Accessing document using a 6 letter token

Brute forcing

So you have an alphabet of size 36 and 6 characters. That gives you about two billion different tokens. Lets say you have a thousand different documents. That gives you a chanse of one in two million of guessing a token associated with a document. Trying from a thousand different IP:s every hour for a year would give you almost ten million guesses - that should give you a couple of documents.

Sure, the CAPTCHA makes this harder. But they are not perfect, and they can always be cracked by humans.

The problem here is that since you only enter a token and no document ID you can only rate limit on IP and not on document. That makes it very hard to protect against brute forcing unless you have a very large space to pick tokens from.

Sharing

A password is personal and you are encouraged not to share it. That means it can be easily changed if it is compromised, and you have some control over who gets their hands on it.

A document token like this is supposed to be shared by design. You have very little control over who gets it. It will end up on mailservers and backups and post its on peoples desktops all over the world.

You have no idea who has access to the token, and if you need to change it you will need to redistribute it to all the persons who are supposed to have it. That is neither secure not practical.

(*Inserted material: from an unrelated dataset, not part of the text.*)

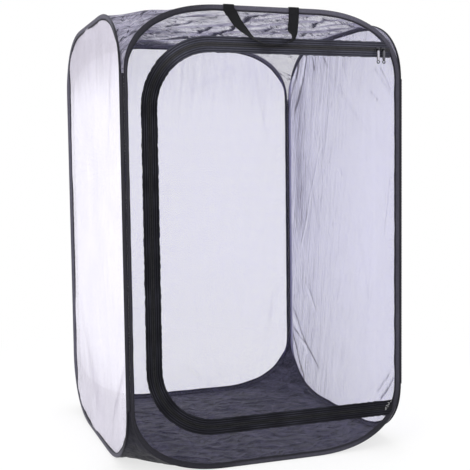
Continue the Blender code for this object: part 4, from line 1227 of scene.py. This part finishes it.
def make_tab(word):
    """End of the webbing folded over the top of the front binding."""
    low, high = box(f"handle_{word}_tab")
    front = low[1] + STRAP_THICK / 2
    top = high[2] - STRAP_THICK / 2
    turn = np.linspace(0.0, pi / 2, 9)
    line = np.vstack([
        spots_of(front, np.linspace(low[2], top - TAB_BEND, 12)[:-1]),
        spots_of(front + TAB_BEND * (1 - np.cos(turn)), top - TAB_BEND * (1 - np.sin(turn))),
        spots_of(np.linspace(front + TAB_BEND, high[1], 6)[1:], top),
    ])
    route = spots_of((low[0] + high[0]) / 2, *line.T)
    across = np.tile([1.0, 0.0, 0.0], (len(line), 1))
    add_strap(f"handle_{word}_fold", f"handle_{word}_tab", "front_side", route,
              unit(np.gradient(route, axis=0)), across)


def finish_wires():
    """Give the hidden spring wires and their sleeves their steel."""
    for panel in PANELS:
        for word in ("hoop_wire", "wire_sleeve"):
            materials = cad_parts[f"{panel.name}_{word}"].data.materials
            materials.clear()
            materials.append(LOOKS["spring_steel"][0])


def make_camera():
    """Camera at the photograph's viewing angle."""
    yaw, pitch, roll = np.radians(CAMERA_TURNS)
    ahead = np.array([np.sin(yaw) * np.cos(pitch), np.cos(yaw) * np.cos(pitch), -np.sin(pitch)])
    right = np.array([np.cos(yaw), -np.sin(yaw), 0.0])
    up = np.cross(right, ahead)
    data = bpy.data.cameras.new("photo_camera")
    data.lens = CAMERA_LENS
    data.sensor_width = CAMERA_SENSOR
    data.clip_end = 60.0
    camera = add_to_scene("photo_camera", data)
    matrix = np.eye(4)
    matrix[:3, 0] = np.cos(roll) * right + np.sin(roll) * up
    matrix[:3, 1] = np.cos(roll) * up - np.sin(roll) * right
    matrix[:3, 2] = -ahead
    matrix[:3, 3] = CAMERA_PLACE
    camera.matrix_world = Matrix(matrix.tolist())
    bpy.context.scene.camera = camera


def make_lamps():
    """Large soft lamps from the left front, the right front and above."""
    for name, place, size, power in LAMPS:
        data = bpy.data.lights.new(name, "AREA")
        data.size = size
        data.energy = power
        lamp = add_to_scene(name, data)
        lamp.location = place
        lamp.rotation_mode = "QUATERNION"
        away = Vector(place) - Vector(LAMP_TARGET)
        lamp.rotation_quaternion = away.to_track_quat("Z", "Y")


def seen_directly(tree):
    """One for camera, glossy and transmission rays."""
    path = shader_node(tree, "LightPath")
    first = maths(tree, "MAXIMUM", path["Is Camera Ray"], path["Is Glossy Ray"])
    return maths(tree, "MAXIMUM", first, path["Is Transmission Ray"])


def make_world():
    """Plain light from all round, seen as white."""
    world = bpy.data.worlds.new("studio")
    bpy.context.scene.world = world
    world.use_nodes = True
    tree = world.node_tree
    back = tree.nodes["Background"].inputs
    feed(tree, back["Color"], (1.0, 1.0, 1.0))
    extra = maths(tree, "MULTIPLY", seen_directly(tree), 1 - WORLD_STRENGTH)
    feed(tree, back["Strength"], maths(tree, "ADD", extra, WORLD_STRENGTH))


def make_floor_plane():
    """Pale floor that keeps a soft shadow near the cage and turns to plain white away."""
    mesh = bpy.data.meshes.new("studio_floor")
    sides = ((-1, -1), (1, -1), (1, 1), (-1, 1))
    mesh.from_pydata([(x * STUDIO_REACH, y * STUDIO_REACH, -STUDIO_DROP) for x, y in sides], [],
                     [(0, 1, 2, 3)])
    floor = add_to_scene("studio_floor", mesh)
    material = bpy.data.materials.new("pale_floor")
    mesh.materials.append(material)
    material.use_nodes = True
    tree = material.node_tree
    shader = tree.nodes["Principled BSDF"]
    for key, value in (("Base Color", (0.93, 0.93, 0.93)), ("Roughness", 0.9),
                       ("Specular IOR Level", 0.0)):
        feed(tree, shader.inputs[key], value)
    place = shader_node(tree, "TexCoord")["Object"]
    distance = shader_node(tree, "VectorMath", (place,), operation="LENGTH")["Value"]
    white = maths(tree, "MULTIPLY", ranged(tree, distance, *STUDIO_FADE), seen_directly(tree))
    glow = shader_node(tree, "Emission", {"Color": (1.0, 1.0, 1.0)})[0]
    blend = shader_node(tree, "MixShader", (white, shader.outputs[0], glow))[0]
    feed(tree, tree.nodes["Material Output"].inputs["Surface"], blend)


make_camera()
for each in PANELS:
    make_binding(each)
# The last values are painted shade towards each net's right-hand end, top and bottom
make_net(BACK, BACK_FOLDS, (230, 151), 0.1, 51, (0.0, 0.5, 0.0))
make_net(LEFT, LEFT_FOLDS, (230, 151), 0.05, 53, (0.0, 0.8, 0.45))
make_net(RIGHT, RIGHT_FOLDS, (230, 241), 0.04, 55, (0.28, 0.12, 0.02))
make_sheet("roof_netting", "roof_net", "roof_mesh", roof_push, lambda depth: HEIGHT - depth,
           False)
make_sheet("floor_sheet", "floor_cloth", "floor_panel", floor_push,
           lambda depth: depth - SHEET_INSET - SHEET_GAP, True)
make_zipper()
make_surround()
make_front_nets()
make_seams()
for each in ("first", "second"):
    make_slider(each)
make_bartack()
make_handle()
for each in ("left", "right"):
    make_tab(each)
finish_wires()
make_lamps()
make_world()
make_floor_plane()
bpy.context.scene.view_settings.view_transform = "Standard"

Conclusion: There must be a better way

This will not give you very good security. If the resource you are protecting is not very important it might be enough, but I would not use it for anything of value.

I do not know your exact use case, but whatever it is there must be a better way to solve this problem than rolling your own API. Using an existing solution would also save you the problem of having to write your own code.

Use an existing cloud storage service, a VPN connection into the company intranet, or something else. Just don't fire up your IDE and start coding away.

Update: Your use case

This is one of the cases where an access token is probably a good idea. But to get around the problems mentioned above I would do this:

  • Keep both the CAPTCHA and the rate limit by IP. (You might want to reconsider how the rate limiting is done in order to prevent accidental or deliberate DOS.)
  • To deal with the brute forcing, I would increase the size of the token. Google Drive uses 49 characters with both upper case letters, lower case letters and numbers. That should be enough for you as well.
  • To get around the sharing issue, print the URL with the token in a QR-code on the document itself. This brings the hole problem into the domains of physical papers that peoplpe are used to dealing with. The people who see the paper will have access to the digitial original. That is easy to grasp.
  • Consider setting a limit on how many times the document can be accessed, or at least a maximum time for how long the token can be used. If the car should be registered within one week, there is no reason for the token to work after two.
  • Do not store the tokens in plain text in your database. Hash them. (Something fast like SHA256 should be enough here - no need to roll out bcrypt when you have large random tokens.)
  • Use a CSPRNG to generate the tokens, otherwise they could be guessed by an attacker having access to a few tokens.

Since you say "any person holding viewing the 6 letter token can access to the original document", I assume there is nothing really secret in these (i.e. I couldn't commit fraud by simply finding a token in my neighbour's trash). Otherwise pick a regular authentication scheme with e-mail registration and passwords.

Many token-based systems are used the way you describe, though in your case the token length is strikingly small. I suggest you use tokens at least twice as long: this would make brute-force attacks impractical without making the system much harder to use.

PS. Oh, and please exclude letters O and I from your alphabet if you haven't already.


Limiting calling the API from a single IP more than 3 times/hour

First things first, this is a huge denial-of-service risk. Getting locked out for an hour just because someone mixed up "l" and "1" is unacceptable.

Keep in mind that pretty much all office computers are behind NAT44. There are several users behind each IP. With CGNAT (NAT444) and NAT464, you'll also see many home users in different buildings using the same IP.